Okay, I Know My Desired Asset Allocation, but Which Funds to Choose?
For stocks, most people will want to consider having a big chunk in Large Cap stock funds and a smaller chunk in mid-cap, small-cap, international and/or emerging markets. In Bonds, intermediate, inflation-protected, and short-term could make sense. Now figuring this out to select your funds might sound hard and intimidating.

While you do need to think about what’s right for you, let’s look at ShareBuilder 401k’s Balanced Portfolio in Q2 2021 to see what these investment experts are doing. This portfolio is a 50% stock fund, and 50% bond fund asset allocation as follows:

Stock Funds Allocation
Large Cap Value – Vanguard’s VTV 18%
International – Vanguard’s VEA 10%
Large Cap Growth – Vanguard’s VUG 10%
Mid-Cap – Vanguard’s VO 6%
Small Cap – Schwab's SCHA 4%
Emerging Markets – Vanguard's VWO 2%

In stocks, you can see the pros are putting 28% in Large Cap options weighted more to Value (dividend paying stocks) than Growth. A balanced model like this is looking to emphasize income over growth and a “medium” volatility. So more volatile options like Mid-Cap, Emerging, Small-Cap, Emerging Markets are much smaller in the allocation than the Large Cap Value. (FYI, an aggressive model portfolio would up the overall allocation in stocks to 90%- 100% and have more in Growth than Value).

Bond Funds Allocation
Intermediate Bonds – Vanguard’s BND 39%
Short-term Treasuries – Schwab’s SCHO 6%
Inflation-Protected – Vanguard’s VTIP 5%

In Bonds, again, given the objective of a balanced model portfolio, the intermediate bonds take the majority of the bond holdings while short-term and inflation options the minority.

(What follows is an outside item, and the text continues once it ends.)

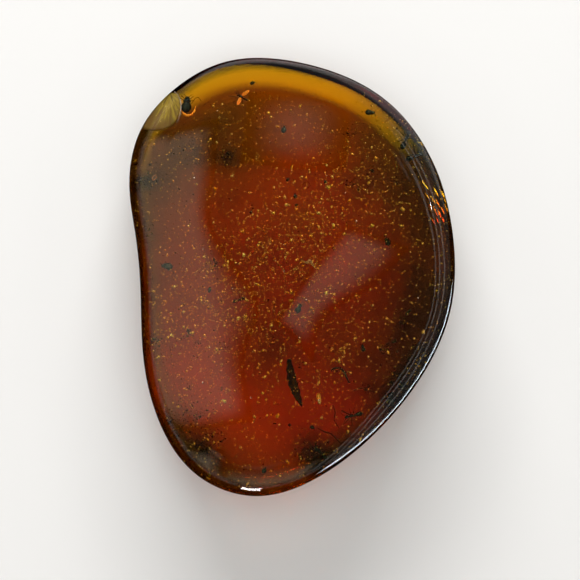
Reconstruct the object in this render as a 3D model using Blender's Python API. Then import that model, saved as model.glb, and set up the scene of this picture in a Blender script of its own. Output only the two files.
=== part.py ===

As mentioned above, if getting educated and choosing funds on your own is something that you are comfortable, go for it and maybe do some added reading and/or talk to an investment expert to fine tune your portfolio. If figuring all this out sounds like too much effort or you don’t want to take this on, simply pick the model portfolio that fits you, then check in every year to ensure it still does and keep contributing through the ups and downs. Over time, we think you’ll find you are on a sound road to financial independence.